Away from academia, Professor Hottel took great pride in his extensive vegetable and flower gardens. He was a prodigious and skilled woodworker who built some beautiful hardwood coffee tables and crafted his own Christmas decorations over the years. He also built kayaks for his daughters. One of his proudest achievements was climbing Mount Teton in Wyoming with several younger MIT colleagues when he was fifty years old. He had a strong interest in classical music, and he enjoyed the Boston Symphony regularly for many years with his wife, a singer. He had a nearly perfect ear and could sing any song, using the diatonic scale. He once determined the frequency range of the sound from a research combustor at MIT by telephoning his young daughter at home and asking her to play for him the piano keys sequentially over the telephone.

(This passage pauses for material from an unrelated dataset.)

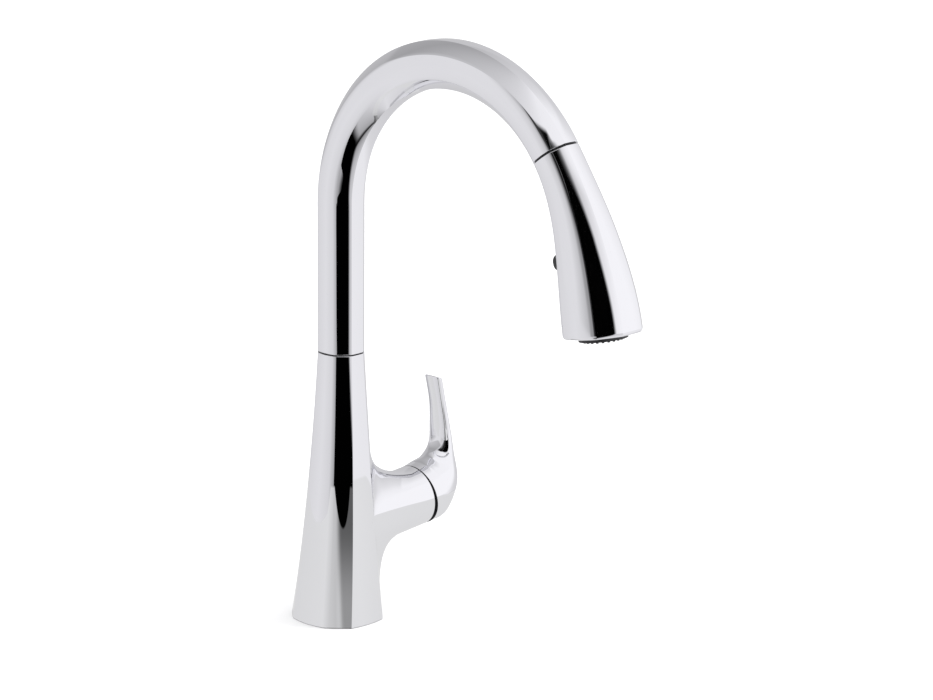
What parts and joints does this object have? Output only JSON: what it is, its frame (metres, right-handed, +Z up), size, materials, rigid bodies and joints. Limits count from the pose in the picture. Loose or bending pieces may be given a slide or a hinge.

He was survived by four children: Lois Hottel Wood of Lebanon, New Hampshire; H.Clarke Hottel, Jr., since deceased, of Mattapoisett, Massachusetts; Barbara Hottel Willis of Severna Park, Maryland; and Elizabeth Hottel Barrett of Annapolis, Maryland; ten grandchildren, and eighteen great grandchildren. He was a giant of twentieth century chemical engineering and leaves a rich legacy in his research output and the large number of students and colleagues, whom he inspired.